In Grossberg's amended complaint filed this week, she accused Fox's lawyers of deleting messages from her phone. The lawsuit says Grossberg gave her phone to Fox lawyers in 2022, and "that certain messages between Ms. Grossberg and Ms. Bartiromo were missing/appeared to have been deleted" when she got the device back from Fox's team.

The topic of potentially missing or withheld evidence is looming large over the Dominion case.

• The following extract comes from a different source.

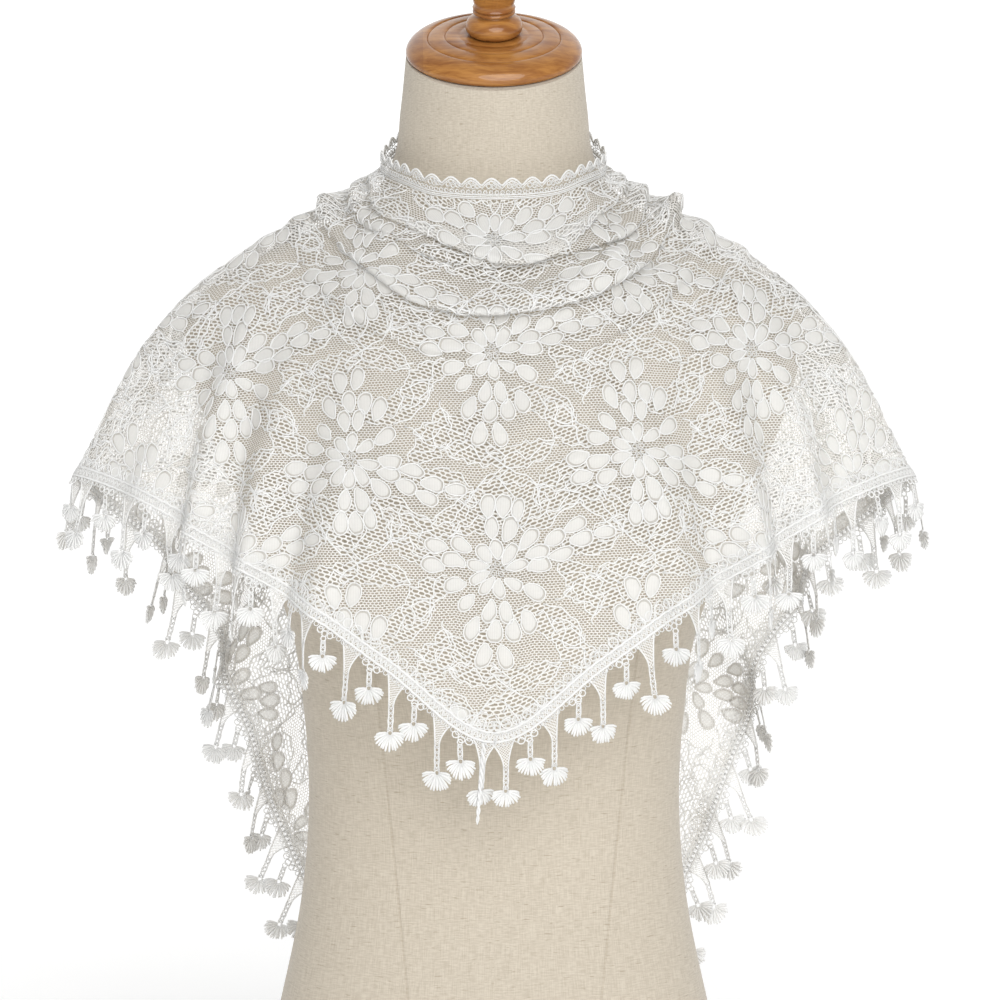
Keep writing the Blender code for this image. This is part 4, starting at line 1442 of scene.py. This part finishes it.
# %% Cords of the leaves and garlands
leaf_cords = Threads()
whole, parts = clear_stretches([leaf_outline(leaf) for leaf in LEAVES], True)
leaf_cords.draw(cloth, repeated(whole), GARLAND_RADIUS, CORD_LIFT, True)
leaf_cords.draw(cloth, repeated(parts), GARLAND_RADIUS, CORD_LIFT)
leaf_cord_piece = leaf_cords.piece("veil_leaf_cords", CORD, [], "lace")

vein_cords = Threads()
whole, parts = clear_stretches([leaf_vein(leaf) for leaf in LEAVES] + garland_cords(), False)
vein_cords.draw(cloth, repeated(whole + parts), GARLAND_RADIUS, CORD_LIFT)
vein_cord_piece = vein_cords.piece("veil_garland_cords", CORD, [], "lace")

# %% [markdown]
# ## Narrow cloths for the trimmings
# The edging and the head of the fringe are worked thread by thread, on a ground that is
# dissolved afterwards, so that only thread is left. Each of them follows an edge of the veil.
# A strip along that edge, measured along it and across it, is one more cloth to draw on, so the
# same threads can be used as on the veil itself.

# %% Strips along the edges
EDGING_HEIGHT = 0.0140
SCALLOP_PITCH = 0.0122
SCALLOP_DEPTH = 0.0050
NECK_STOP = 0.025
TAIL_START = 0.012
STRIP_STEP = 0.0022


def long_edge(first, last):
    """Even steps along the veil's long edge: points, and the way out past the edge."""
    line, under = grid[:, 0], grid[:, 1]
    run = run_along(line)
    ends = np.interp([first, last], places, run)
    at = np.linspace(*ends, round((ends[1] - ends[0]) / STRIP_STEP) + 1)
    points, below = (
        np.stack([np.interp(at, run, column) for column in rows.T], axis=1)
        for rows in (line, under)
    )
    along = unit(np.gradient(points, axis=0))
    way = points - below
    return points, unit(way - along * np.sum(way * along, axis=1, keepdims=True))


def strip(line, way, widths):
    """A narrow cloth along a line. Its flat coordinates run along the line and across it."""
    points = line[:, None] + way[:, None] * widths[None, :, None]
    points = clear_of_form(points, REST_GAP + HALF_WALL)
    along, across = np.broadcast_arrays(run_along(line)[:, None], widths[None, :])
    return Cloth(points, np.stack([along, across], axis=2))


EDGING_WIDTHS = np.linspace(EDGING_HEIGHT, SEAM, 8)
neck_line, _ = long_edge(NECK_STOP - NAPE, NAPE - NECK_STOP)
neck_way = np.broadcast_to(AXIS, neck_line.shape)
edging_cloths = {"edging_neck": strip(neck_line, neck_way, EDGING_WIDTHS)}
for word, side in (("left", -1), ("right", 1)):
    first, last = sorted([side * (NAPE + TAIL_START), side * TAIL])
    edging_cloths[f"edging_tail_{word}"] = strip(*long_edge(first, last), EDGING_WIDTHS)
for name, narrow in edging_cloths.items():
    print(name, "is", round(float(narrow.flat[-1, 0, 0]), 3), "m long")

# %% [markdown]
# ## The scalloped edging
# It stands up round the neck: three cords at its foot, a row of eyelets, and a scallop every
# 12 mm that holds a wheel of small rings. All of it is thread, so all of it is drawn as
# thread, over a see-through ground of finer thread.

# %% Lines of the edging
FOOT_CORDS = (0.0007, 0.0031)
MIDDLE_CORD = 0.0019
EYELET_PITCH = 0.0034
WHEEL_ANGLES = np.radians((-8, 62, 118, 188))


def circle(x, y, radius, points=8):
    t = turns(points)
    return np.stack([x + radius * np.cos(t), y + radius * np.sin(t)], axis=1)


def scallop_line(length, drop, step=0.00135):
    """The wavy top of the edging, lowered by drop."""
    s = np.linspace(0, length, int(length / step))
    waves = np.abs(np.sin(math.pi * s / SCALLOP_PITCH))
    return np.stack([s, EDGING_HEIGHT - SCALLOP_DEPTH * (1 - waves) - drop], axis=1)


def straight(length, height, step=0.0027):
    s = np.linspace(0, length, int(length / step))
    return np.stack([s, np.full_like(s, height)], axis=1)


def trim_ground_paint(name, pitch, fill):
    """Fine crossing threads with small holes between."""
    paint = Paint(name, 0.6)
    x, y, _ = paint.parts(paint.stored("flat"))
    waver = paint.noise(paint.stored("flat"), 300.0) - 0.5
    a = ((x + y + waver * 0.0008) / pitch).math("FRACT") - 0.5
    b = ((x - y + waver * 0.0008) / pitch).math("FRACT") - 0.5
    threads = abs(a).math("MAXIMUM", abs(b))
    thread = threads.smoother(fill - 0.05, fill + 0.05)
    paint.feed("Alpha", thread)
    paint.let_light_through(thread * NET_GLOW_SHARE, THREAD_GLOW)
    shade = paint.noise(paint.stored("flat"), 700.0)
    paint.feed("Base Color", paint.mix(shade, rgb(0.80, 0.795, 0.775), rgb(0.90, 0.895, 0.88)))
    return paint


EDGING_GROUND = trim_ground_paint("edging_ground", 0.0036, 0.455)
TOOTH_GROUND = trim_ground_paint("tooth_net", 0.0017, 0.31)
print("a scallop every", SCALLOP_PITCH * 1000, "mm")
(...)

A judge sanctioned Fox on Wednesday for withholding key material from Dominion — audio recordings of Bartiromo talking off-air with Trump lawyers Rudy Giuliani and Sidney Powell.

Fox said it never withheld any evidence from Dominion, and Fox lawyers said in court Wednesday that they only learned that Grossberg had made the recordings when she mentioned them in her lawsuits in recent weeks.

In response to Grossberg's new allegations, a Fox spokesperson said in a statement: "As our lawyer explained in court, we learned that there might be responsive audio recordings for the first time on March 20 from Grossberg's errata sheet. Our attorneys then accessed the forensic image of Grossberg's phone and reviewed the recordings, which were produced within 15 days of first learning of their existence."

Dominion has said that it plans to call Grossberg as a witness as part of its case against Fox News.

Scott, the Fox News CEO, is expected to testify at the trial.

Emails made public in the Dominion case revealed that Scott said in 2020 it was "bad for business" for Fox News reporters to debunk Donald Trump's false assertions that the presidential election was rigged. (Fox News said these emails have been taken out of context by Dominion in its court filings.)

Scott was also on the receiving end of emails from Fox Corporation chairman Rupert Murdoch, where he decried Trump's election denialism and blamed Trump for the January 6 insurrection.